A: The 2010 benchmark included eight teams representing five open source servers and three proprietary ones. It built upon past years of one-on-one competition between just MapServer and GeoServer. The benchmarking tests were run on hardware with 8GB RAM and 8 Cores donated and administered by the Army Corps of Engineers. Datasets of large (multi GB) shapefiles and aerial imagery (GeoTIFF) were provided by the Spanish National Mapping Agency. For each test servers were evaluated based on their throughput (requests per second) with greater and greater concurrent load. So we were able to test how fast a server could respond from one concurrent request up to 64 parallel requests under different scenarios:
- 1: Rendering from Shapefiles with no reprojection
- 2: Rendering from Shapefiles while reprojecting the data on the fly from WGS84 to Google Mercator
- 3: Rendering from aerial imagery in GeoTIFF format with no reprojection
- 4: Rendering from aerial imagery in GeoTIFF format with reprojection
- 5: Rendering from PostGIS with no reprojection
It is important to note that while most applications you see using Mapnik use cached tiles, in the benchmark the WMS (Web Map Service) protocol was used as a standard way of requesting maps from servers to ensure data is being dynamically rendered rather than cached.
Q: How would you recap the overall results?
A: In past years the MapServer and GeoServer results have been virtually identical, but this year real-world datasets from Spain were used and the size and complexity of the data made for some widely ranging performance results between servers.

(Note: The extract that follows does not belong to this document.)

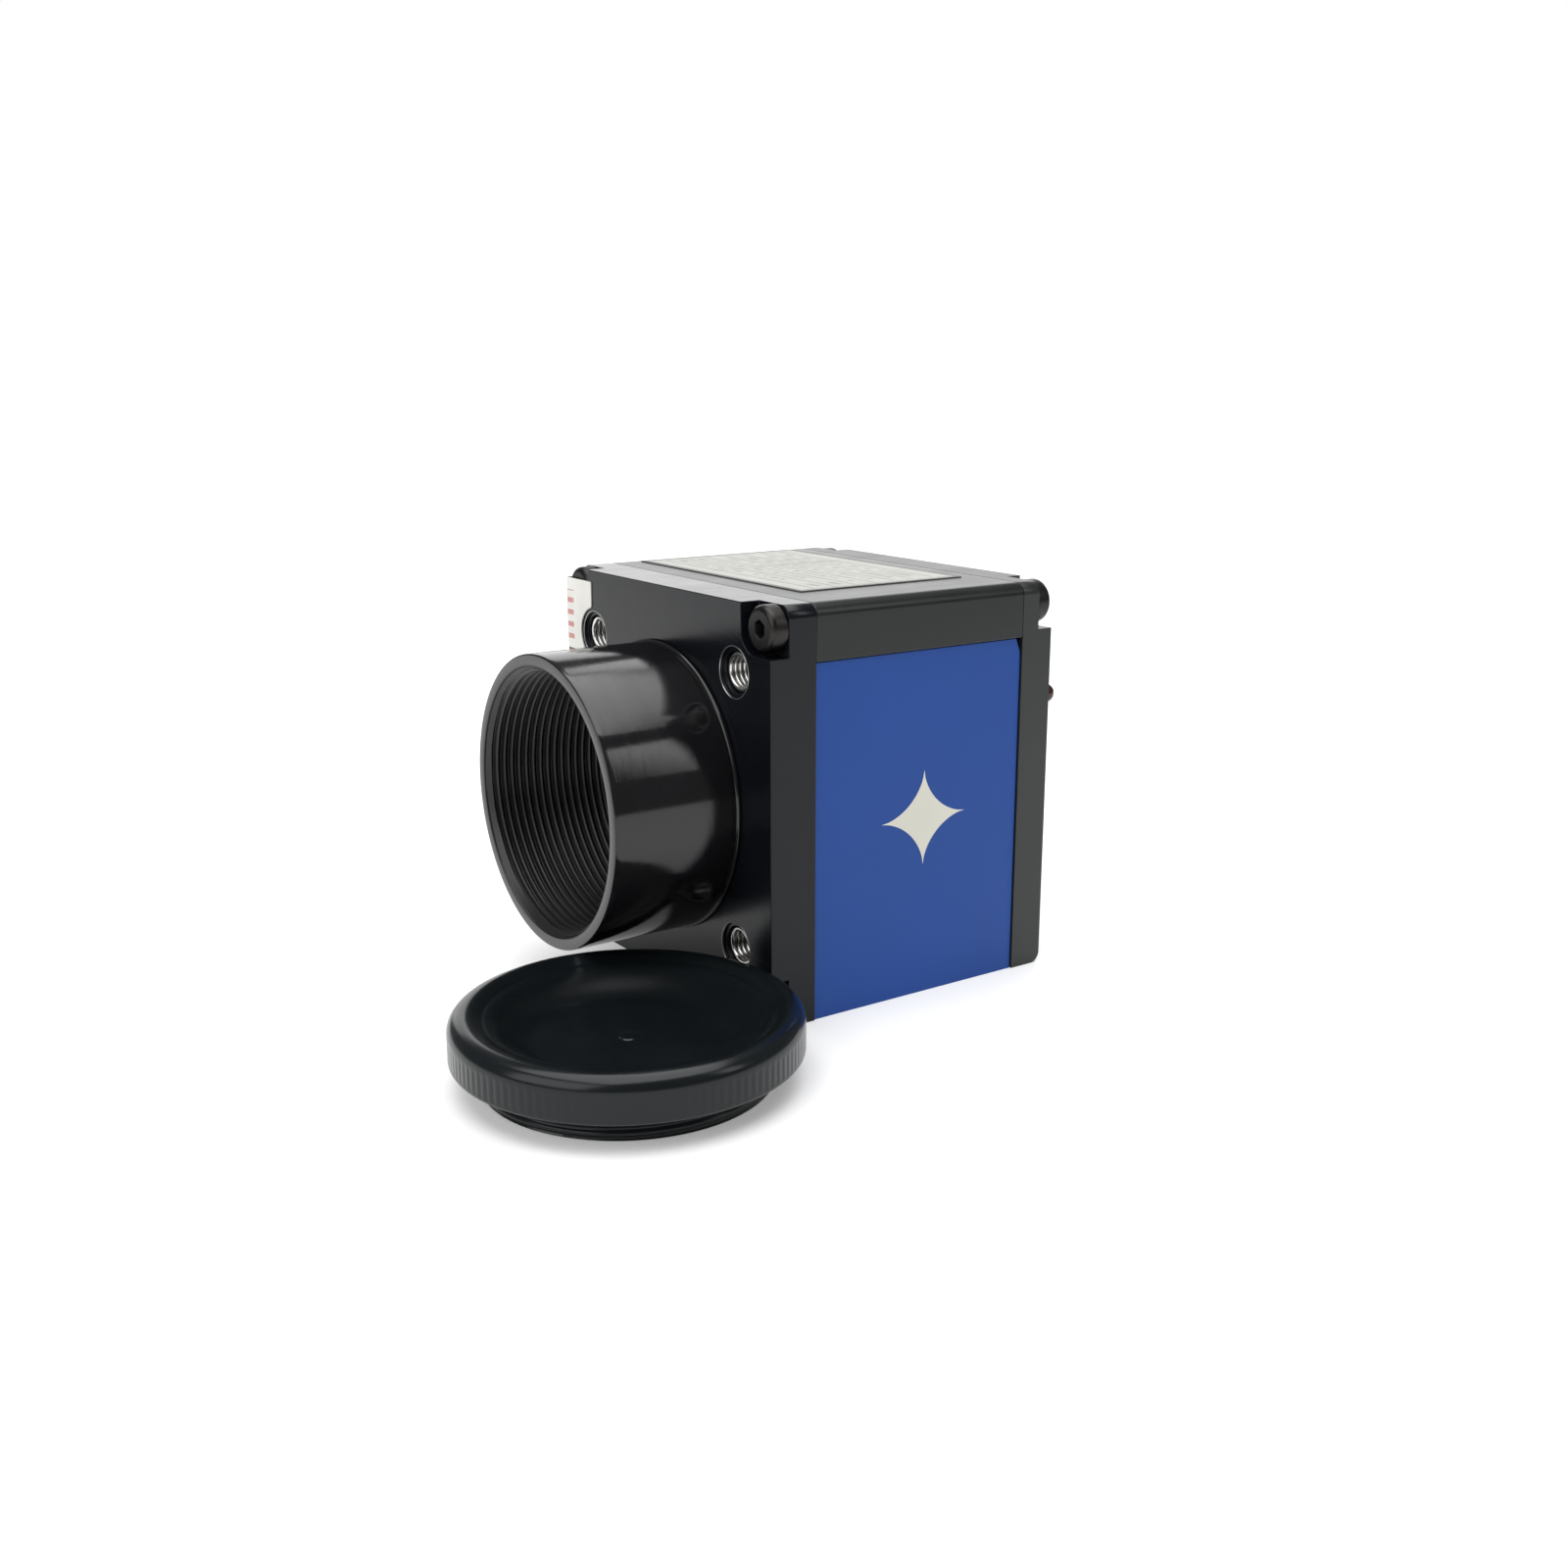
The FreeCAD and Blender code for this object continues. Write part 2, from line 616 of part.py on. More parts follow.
def header(s0, s1, z):
    """Plastic body of a board-to-board connector."""
    shape = block(-HEADER_W / 2, HEADER_W / 2, s0, s1, z - HEADER_H / 2, z + HEADER_H / 2)
    for row in (-1, 1):
        for index in range(PIN_COUNT):
            x = (index - (PIN_COUNT - 1) / 2) * PIN_PITCH
            pin_z = z + row * PIN_PITCH / 2
            side = PIN_SIDE / 2 + PIN_GAP
            shape = shape.cut(block(x - side, x + side, s0 - 1.0, s1 + 1.0, pin_z - side, pin_z + side))
    return shape


def header_pins(s0, s1, z):
    """Square pins of a board-to-board connector."""
    pins = []
    for row in (-1, 1):
        for index in range(PIN_COUNT):
            x = (index - (PIN_COUNT - 1) / 2) * PIN_PITCH
            pin_z = z + row * PIN_PITCH / 2
            side = PIN_SIDE / 2
            pins.append(block(x - side, x + side, s0, s1, pin_z - side, pin_z + side))
    return Part.makeCompound(pins)


def usb_shell():
    """Metal shell of the data socket, open at the back."""
    s0 = INTERFACE_BOARD_S + BOARD_T
    s1 = BODY_DEPTH - USB_RECESS
    half_w = USB_W / 2
    half_h = USB_H / 2
    shell = block(USB_X - half_w, USB_X + half_w, s0, s1, USB_Z - half_h, USB_Z + half_h)
    bore = block(USB_X - half_w + USB_WALL, USB_X + half_w - USB_WALL, s0 + USB_WALL, s1 + 1.0,
                 USB_Z - half_h + USB_WALL, USB_Z + half_h - USB_WALL)
    return shell.cut(bore)


def usb_tongue():
    """Plastic insert of the data socket with its central tongue."""
    s0 = INTERFACE_BOARD_S + BOARD_T + USB_WALL
    mouth_s = BODY_DEPTH - USB_RECESS - USB_MOUTH_DEPTH
    half_w = USB_W / 2 - USB_WALL
    half_h = USB_H / 2 - USB_WALL
    back = block(USB_X - half_w, USB_X + half_w, s0, mouth_s, USB_Z - half_h, USB_Z + half_h)
    tongue = block(USB_X - TONGUE_W / 2, USB_X + TONGUE_W / 2, mouth_s,
                   BODY_DEPTH - USB_RECESS - TONGUE_SHORT, USB_Z - TONGUE_H / 2, USB_Z + TONGUE_H / 2)
    return join([back, tongue])


def usb_contacts():
    """Five flat contacts on the upper side of the tongue."""
    mouth_s = BODY_DEPTH - USB_RECESS - USB_MOUTH_DEPTH
    z0 = USB_Z + TONGUE_H / 2
    strips = []
    for index in range(USB_CONTACTS):
        x = USB_X + (index - (USB_CONTACTS - 1) / 2) * USB_CONTACT_PITCH
        strips.append(block(x - USB_CONTACT_W / 2, x + USB_CONTACT_W / 2, mouth_s,
                            mouth_s + USB_CONTACT_LENGTH, z0, z0 + USB_CONTACT_T))
    return Part.makeCompound(strips)


def guide_port():
    """Plastic housing of the six-way guide port, open at the back."""
    s0 = INTERFACE_BOARD_S + BOARD_T
    s1 = BODY_DEPTH - USB_RECESS
    body = block(PORT_X - PORT_W / 2, PORT_X + PORT_W / 2, s0, s1, PORT_Z - PORT_H / 2, PORT_Z + PORT_H / 2)
    mouth_z0 = PORT_Z - PORT_H / 2 + PORT_MOUTH_DROP + PORT_LATCH_H
    mouth = block(PORT_X - PORT_MOUTH_W / 2, PORT_X + PORT_MOUTH_W / 2, s1 - PORT_MOUTH_DEPTH, s1 + 1.0,
                  mouth_z0, mouth_z0 + PORT_MOUTH_H)
    latch = block(PORT_X - PORT_LATCH_W / 2, PORT_X + PORT_LATCH_W / 2, s1 - PORT_MOUTH_DEPTH, s1 + 1.0,
                  mouth_z0 - PORT_LATCH_H, mouth_z0 + 0.5)
    return body.cut([mouth, latch])


def guide_port_contacts():
    """Six wire contacts along the roof of the guide port."""
    s1 = BODY_DEPTH - USB_RECESS
    roof = PORT_Z - PORT_H / 2 + PORT_MOUTH_DROP + PORT_LATCH_H + PORT_MOUTH_H
    wires = []
    for index in range(PORT_CONTACTS):
        x = PORT_X + (index - (PORT_CONTACTS - 1) / 2) * PORT_CONTACT_PITCH
        half = PORT_CONTACT_SIDE / 2
        wires.append(block(x - half, x + half, s1 - PORT_MOUTH_DEPTH, s1 - PORT_CONTACT_INSET,
                           roof - PORT_CONTACT_SIDE, roof))
    return Part.makeCompound(wires)


def status_led():
    """Small indicator light with a domed end."""
    base = BODY_DEPTH - LED_FLANGE_T
    dome_s = BODY_DEPTH + LED_OUT - LED_R
    flange = rod(LED_FLANGE_R, base - LED_FLANGE_T, base, LED_X, LED_Z)
    body = rod(LED_R, base, dome_s, LED_X, LED_Z)
    dome = Part.makeSphere(LED_R, Vector(LED_X, depth_to_y(dome_s), LED_Z))
    return join([flange, body, dome])


def status_led_leads():
    """Two leads from the light to the interface board."""
    s0 = INTERFACE_BOARD_S + BOARD_T
    s1 = BODY_DEPTH - 2 * LED_FLANGE_T
    leads = []
    half = LED_LEAD_SIDE / 2
    for side in (-1, 1):
        z = LED_Z + side * LED_LEAD_OFFSET
        leads.append(block(LED_X - half, LED_X + half, s0, s1, z - half, z + half))
    return Part.makeCompound(leads)


def bulged(start, end, bulge):
    """Arc in the XZ plane that stands off its chord by the bulge, to the left of its direction."""
    side = Vector(start.z - end.z, 0, end.x - start.x).normalize()
    return Part.Arc(start, (start + end) * 0.5 + side * bulge, end)


def cap_profile():
    """Half section of the cap as a face in the XZ plane, the axis along Z."""
    under = CAP_FLOOR_Z - CAP_FLOOR_T
    floor = Vector(CAP_FLOOR_R, 0, CAP_FLOOR_Z)
    wall = Vector(CAP_WALL_R, 0, CAP_WALL_Z)
    lip = Vector(CAP_INNER_R, 0, CAP_INNER_Z)
    crown = Vector(CAP_TOP_R, 0, CAP_H)
    shoulder = Vector(CAP_R, 0, CAP_SHOULDER_Z)
    outline = [
        (CAP_R, CAP_SHOULDER_Z),
        (CAP_R, CAP_UNDERSIDE + CAP_UNDER_EDGE),
        (CAP_R - CAP_UNDER_EDGE, CAP_UNDERSIDE),
        (CAP_SKIRT_R, CAP_UNDERSIDE),
        (CAP_SKIRT_R, 0),
        (CAP_SKIRT_BORE_R, 0),
        (CAP_SKIRT_BORE_R, under),
        (0, under),
        (0, CAP_FLOOR_Z),
        (CAP_FLOOR_R, CAP_FLOOR_Z),
    ]
    corners = [Vector(radius, 0, height) for radius, height in outline]
    edges = [
        bulged(floor, wall, -CAP_FLOOR_BULGE),
        bulged(wall, lip, CAP_WALL_BULGE),
        bulged(lip, crown, CAP_LIP_BULGE),
        bulged(crown, shoulder, CAP_SHOULDER_BULGE),
    ]
    edges += [Part.LineSegment(first, second) for first, second in zip(corners, corners[1:])]
    return Part.Face(Part.Wire([edge.toShape() for edge in edges]))


def dust_cap():
    """Dished cap with a threaded skirt and grip grooves round its rim."""
    shape = cap_profile().revolve(Vector(0, 0, 0), Vector(0, 0, 1), 360)
    grooves = []
    half = CAP_RIB_WIDTH / 2
    z0 = CAP_UNDERSIDE + CAP_UNDER_EDGE + CAP_RIB_MARGIN
    height = CAP_SHOULDER_Z - CAP_RIB_MARGIN - z0
    for index in range(CAP_RIBS):
        groove = Part.makeBox(1.0, 2 * half, height, Vector(CAP_R - CAP_RIB_DEPTH, -half, z0))
        groove.rotate(Vector(0, 0, 0), Vector(0, 0, 1), 360.0 * index / CAP_RIBS)
        grooves.append(groove)
    shape = shape.cut(grooves)
    shape.translate(Vector(CAP_X, CAP_Y, 0))
    return shape


SENSOR_BOARD_CHIPS = [
    (7.6, -10.6, 3.0, 3.0, 0.8),
    (-10.5, 10.6, 2.4, 1.8, 0.7),
    (-9.4, 0.0, 1.8, 3.0, 0.7),
]
MAIN_BOARD_CHIPS = [
    (0.0, 1.5, 10.5, 10.5, 1.0),
    (12.0, 0.5, 5.0, 7.0, 0.8),
    (-12.0, 0.5, 4.5, 4.5, 0.8),
    (-12.0, -11.0, 3.2, 2.0, 0.9),
]
INTERFACE_BOARD_CHIPS = [
    (0.0, 1.5, 5.5, 5.5, 0.7),
    (-11.5, 0.5, 4.0, 4.0, 2.0),
    (9.0, 2.0, 3.0, 2.4, 0.9),
    (9.0, -3.0, 3.0, 2.4, 0.9),
]

SENSOR_BACK = SENSOR_BOARD_S + BOARD_T
MAIN_BACK = MAIN_BOARD_S + BOARD_T

PARTS = {
    "front_plate": front_plate(),
    "thread_inserts": thread_inserts(),
    "front_screws": front_screws(),
    "lens_tube": lens_tube(),
    "window_retainer": window_retainer(),
    "window_glass": window_glass(),
    "window_o_ring": window_o_ring(),
    "top_cover": top_cover(),
    "top_label": top_label(),
    "blue_housing": blue_housing(),
    "back_plate": back_plate(),
    "rear_upper_screws": rear_upper_screws(),
    "rear_lower_screws": rear_lower_screws(),
    "inspection_sticker": inspection_sticker(),
    "image_sensor": image_sensor(),
    "sensor_die": sensor_die(),
    "sensor_cover_glass": sensor_cover_glass(),
    "sensor_leads": sensor_leads(),
    "sensor_board": board(SENSOR_BOARD_S),
    "sensor_board_chips": chips(SENSOR_BOARD_CHIPS, SENSOR_BOARD_S),
    "main_board": board(MAIN_BOARD_S),
    "main_board_chips": chips(MAIN_BOARD_CHIPS, MAIN_BOARD_S),
    "interface_board": board(INTERFACE_BOARD_S),
    "interface_board_chips": chips(INTERFACE_BOARD_CHIPS, INTERFACE_BOARD_S),
    "front_standoffs": standoffs(FRONT_PLATE, SENSOR_BOARD_S),
    "middle_standoffs": standoffs(SENSOR_BACK, MAIN_BOARD_S),
    "rear_standoffs": standoffs(MAIN_BACK, INTERFACE_BOARD_S),
    "board_screws": board_screws(),
    "lower_header": header(SENSOR_BACK, MAIN_BOARD_S, AXIS_Z - HEADER_Z),
    "lower_header_pins": header_pins(SENSOR_BACK, MAIN_BOARD_S, AXIS_Z - HEADER_Z),
    "upper_header": header(MAIN_BACK, INTERFACE_BOARD_S, AXIS_Z + HEADER_Z),
    "upper_header_pins": header_pins(MAIN_BACK, INTERFACE_BOARD_S, AXIS_Z + HEADER_Z),
    "usb_shell": usb_shell(),
    "usb_tongue": usb_tongue(),
    "usb_contacts": usb_contacts(),
    "guide_port": guide_port(),
    "guide_port_contacts": guide_port_contacts(),
    "status_led": status_led(),
    "status_led_leads": status_led_leads(),
    "dust_cap": dust_cap(),
}

os.makedirs("parts", exist_ok=True)
for name, shape in PARTS.items():
    shape.exportStep("parts/" + name + ".step")
    box = shape.optimalBoundingBox()
    print(name, "solids", len(shape.Solids), "valid", shape.isValid(),
          "volume", round(shape.Volume, 1), "size",
          round(box.XLength, 2), round(box.YLength, 2), round(box.ZLength, 2))
print("cap to tube", round(PARTS["dust_cap"].distToShape(PARTS["lens_tube"])[0], 2),
      "cap to front plate", round(PARTS["dust_cap"].distToShape(PARTS["front_plate"])[0], 2))
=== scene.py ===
import logging
import math
from dataclasses import dataclass, field
from enum import Enum

import bmesh
import bpy
import numpy as np
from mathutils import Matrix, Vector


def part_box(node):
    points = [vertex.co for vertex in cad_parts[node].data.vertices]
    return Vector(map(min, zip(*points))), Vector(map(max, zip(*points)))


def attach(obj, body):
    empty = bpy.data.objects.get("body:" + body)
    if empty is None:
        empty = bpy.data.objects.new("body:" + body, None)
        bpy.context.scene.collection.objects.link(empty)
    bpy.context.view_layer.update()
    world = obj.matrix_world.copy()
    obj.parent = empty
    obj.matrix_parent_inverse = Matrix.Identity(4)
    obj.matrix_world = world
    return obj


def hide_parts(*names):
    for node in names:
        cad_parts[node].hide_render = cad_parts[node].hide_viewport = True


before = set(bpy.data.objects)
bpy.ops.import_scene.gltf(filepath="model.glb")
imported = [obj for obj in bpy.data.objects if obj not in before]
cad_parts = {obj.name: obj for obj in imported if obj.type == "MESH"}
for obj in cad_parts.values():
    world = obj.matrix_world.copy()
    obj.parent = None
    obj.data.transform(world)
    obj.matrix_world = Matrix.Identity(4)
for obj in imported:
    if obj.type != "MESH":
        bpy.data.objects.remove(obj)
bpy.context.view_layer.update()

LOG = logging.getLogger("guide_camera")
MM = 0.001
AXIS_Z = 19.5
INSERT_PLACE = 13.0
TURN = 2 * math.pi
GRID_WELD = 1e-7
CAD_WELD = 2e-6
FLAT_ANGLE = 0.6
EDGE_ANGLE = 40.0
EDGE_SEGMENTS = 3
FULL_WEIGHT = 100

Array = np.ndarray
Colour = tuple[float, float, float]
Points = list[tuple[float, float]]


class Body(Enum):
    """The two rigid bodies that a piece can ride on."""

    CAMERA = "camera"
    CAP = "cap"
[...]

For all the details you should see the final presentation (13MB Open Office doc) crafted by the team of server representatives that participated. My overall recap is that MapServer proved to be the fastest overall server under low to moderate load but did not scale well, while Mapnik was fast under low to moderate load and even faster under high load. With some notable exceptions, other servers generally could not keep up with MapServer and Mapnik in comparison.
Likely the most relevant tests to Mapnik users are the results of using Shapefiles as the datasource and PostGIS (the exact same shapefile imported into the database). To highlight this, I pulled together two graphs showing the results. It should be noted that these graphs smooth the plot lines (for easier viewing of trends), leave off the results of some servers in order to highlight how Mapnik compares to GeoServer and MapServer, and add additional Mapnik runs for Shapefiles. The official charts can be found here.
Here's a look at the results for Shapefiles.
When reading from Shapefiles, MapServer is quite fast, achieving over 50 requests per second throughput under load of 16 parallel connections, but then throughput declines under 64 parallel connections (and what happens under higher load?). GeoServer plateaus at half the throughput. Mapnik is not as fast as MapServer under low load, but its throughput is more consistent and under increasingly high load Mapnik continues scaling linearly. This indicates that Mapnik's core architecture, which supports fast multi-threaded rendering, more than makes up for its slightly slower absolute rendering times as it kicks in under high load.
All lines represent the official results from FOSS4G 2010 except for the red line, which is the result of re-running Mapnik trunk after the recent code sprint under even higher load than the official tests (on the same testing machine). This shows that Mapnik continues to scale linearly beyond load of 256 concurrent clients. This linear scalability is exactly what high performance applications need as sustainability under high load is just as important if not more important than performance under low load. It is also insightful for Mapnik developers, since doing future development to increase performance under low load will be a whole lot easier than having to re-architect the software to be more scalable.
Here are the results showing the performance of PostGIS.
The PostGIS tests represent the exact same data as the shapefile tests but were imported into a PostGIS database on a separate machine. This test was an optional benchmark and not all servers chose to participate, so this chart shows just those servers that provided results. In this test Mapnik excels for both sheer speed at every load level as well as scalability at high load. You may notice that the results of other servers that ran this PosGIS test varied significantly from Mapnik's result. Detailed explanations of issues of disk-boundness vs. cpu-boundness that may explain some of the large variation between servers are available in the final presentation given by the team at FOSS4G 2010.
Q: What are your take homes from the WMS shootout?
A: For our first year of participating in the benchmark, the Mapnik project is thrilled with the results. But while these benchmarks certainly highlight that Mapnik is a contender for being one of the fastest renderers available, most importantly we've learned the places where Mapnik can improve. For example, Mapnik did quite poorly in the 2nd test (Shapefile reprojection), but at a recent Mapnik code sprint we dramatically improved this result.
Overall, we're excited to have Mapnik emerging as a leader of not only of beautiful map tiles, but also of high performance mapping. Over the next year we are looking to invest additional energy in increasing performance (we've got lots of ideas) to ensure that dynamic visualizations will be faster and more robust in the future.